● **WHAT TO WORK ON**: Write out the complete material exactly as it stands.

* Start AVAILABLE DATA *

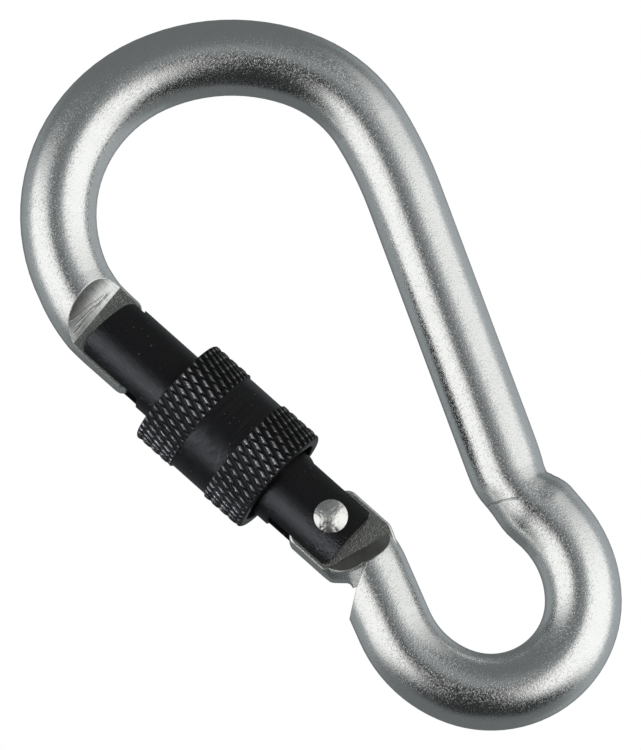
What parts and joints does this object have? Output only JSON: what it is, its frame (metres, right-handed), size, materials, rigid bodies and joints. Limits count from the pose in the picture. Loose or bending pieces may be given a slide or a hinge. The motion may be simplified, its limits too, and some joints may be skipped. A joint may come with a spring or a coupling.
{
  "type": "carabiner",
  "caption": "Pear-shaped round-bar carabiner with a small hooked lower end, a spring-closed hinged gate and a knurled locking sleeve that travels along the gate.",
  "frame": {"origin": "centre of the whole carabiner's bounding box, in its plane of symmetry", "axes": "+Y runs along the closed gate from the hinge to the nose, +X from the gate across the eye to the spine, +Z is the thickness, square to the plane that the bar is bent in"},
  "size_m": [0.0454, 0.0794, 0.012],
  "materials": {
    "satin_aluminium": "bead-blasted satin, clear anodised",
    "black_gate": "black anodised, satin",
    "black_sleeve": "black anodised, diamond knurled",
    "rivet_steel": "polished, lightly worn",
    "spring_steel": "drawn wire",
    "plunger_steel": "turned"
  },
  "bodies": {
    "frame": {"frame_body": "satin_aluminium"},
    "gate": {"gate_barrel": "black_gate", "hinge_rivet": "rivet_steel", "closing_spring": "spring_steel"},
    "plunger": {"spring_plunger": "plunger_steel"},
    "sleeve": {"locking_sleeve": "black_sleeve"}
  },
  "joints": [
    {"name": "gate_swing", "type": "hinge", "parent": "frame", "child": "gate", "pos_m": [-0.01438, -0.00956, 0], "axis": [0, 0, -1], "range_deg": [0, 30], "stiffness_Nm_per_rad": 0.115, "springref_deg": -20.05},
    {"name": "plunger_slide", "type": "slide", "parent": "gate", "child": "plunger", "axis": [0, 1, 0], "range_m": [0, 0.00085], "deforming": ["closing_spring"]},
    {"name": "sleeve_slide", "type": "slide", "parent": "gate", "child": "sleeve", "axis": [0, 1, 0], "range_m": [0, 0.0103]}
  ],
  "couplings": [
    {"joint": "plunger_slide", "follows": "gate_swing", "m_per_rad": 0.00142}
  ]
}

* End AVAILABLE DATA *

● **RESPONSE**:
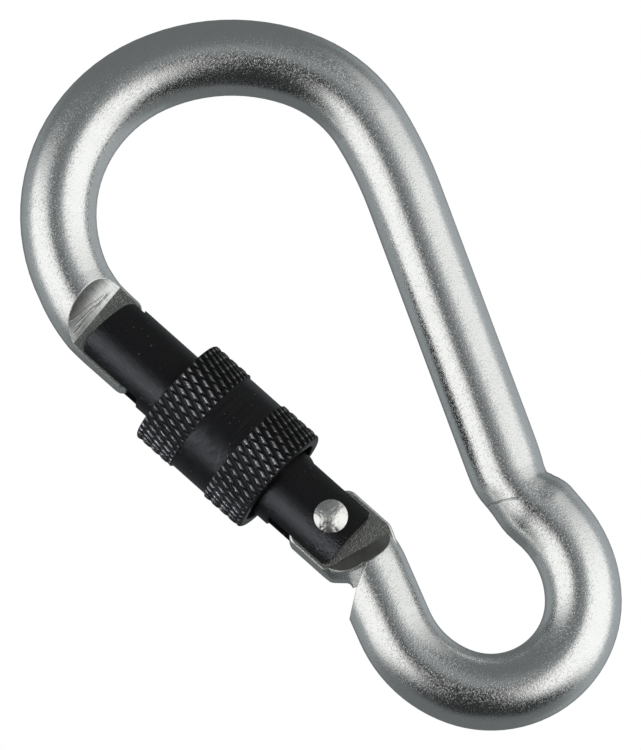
What parts and joints does this object have? Output only JSON: what it is, its frame (metres, right-handed), size, materials, rigid bodies and joints. Limits count from the pose in the picture. Loose or bending pieces may be given a slide or a hinge. The motion may be simplified, its limits too, and some joints may be skipped. A joint may come with a spring or a coupling.
{
  "type": "carabiner",
  "caption": "Pear-shaped round-bar carabiner with a small hooked lower end, a spring-closed hinged gate and a knurled locking sleeve that travels along the gate.",
  "frame": {"origin": "centre of the whole carabiner's bounding box, in its plane of symmetry", "axes": "+Y runs along the closed gate from the hinge to the nose, +X from the gate across the eye to the spine, +Z is the thickness, square to the plane that the bar is bent in"},
  "size_m": [0.0454, 0.0794, 0.012],
  "materials": {
    "satin_aluminium": "bead-blasted satin, clear anodised",
    "black_gate": "black anodised, satin",
    "black_sleeve": "black anodised, diamond knurled",
    "rivet_steel": "polished, lightly worn",
    "spring_steel": "drawn wire",
    "plunger_steel": "turned"
  },
  "bodies": {
    "frame": {"frame_body": "satin_aluminium"},
    "gate": {"gate_barrel": "black_gate", "hinge_rivet": "rivet_steel", "closing_spring": "spring_steel"},
    "plunger": {"spring_plunger": "plunger_steel"},
    "sleeve": {"locking_sleeve": "black_sleeve"}
  },
  "joints": [
    {"name": "gate_swing", "type": "hinge", "parent": "frame", "child": "gate", "pos_m": [-0.01438, -0.00956, 0], "axis": [0, 0, -1], "range_deg": [0, 30], "stiffness_Nm_per_rad": 0.115, "springref_deg": -20.05},
    {"name": "plunger_slide", "type": "slide", "parent": "gate", "child": "plunger", "axis": [0, 1, 0], "range_m": [0, 0.00085], "deforming": ["closing_spring"]},
    {"name": "sleeve_slide", "type": "slide", "parent": "gate", "child": "sleeve", "axis": [0, 1, 0], "range_m": [0, 0.0103]}
  ],
  "couplings": [
    {"joint": "plunger_slide", "follows": "gate_swing", "m_per_rad": 0.00142}
  ]
}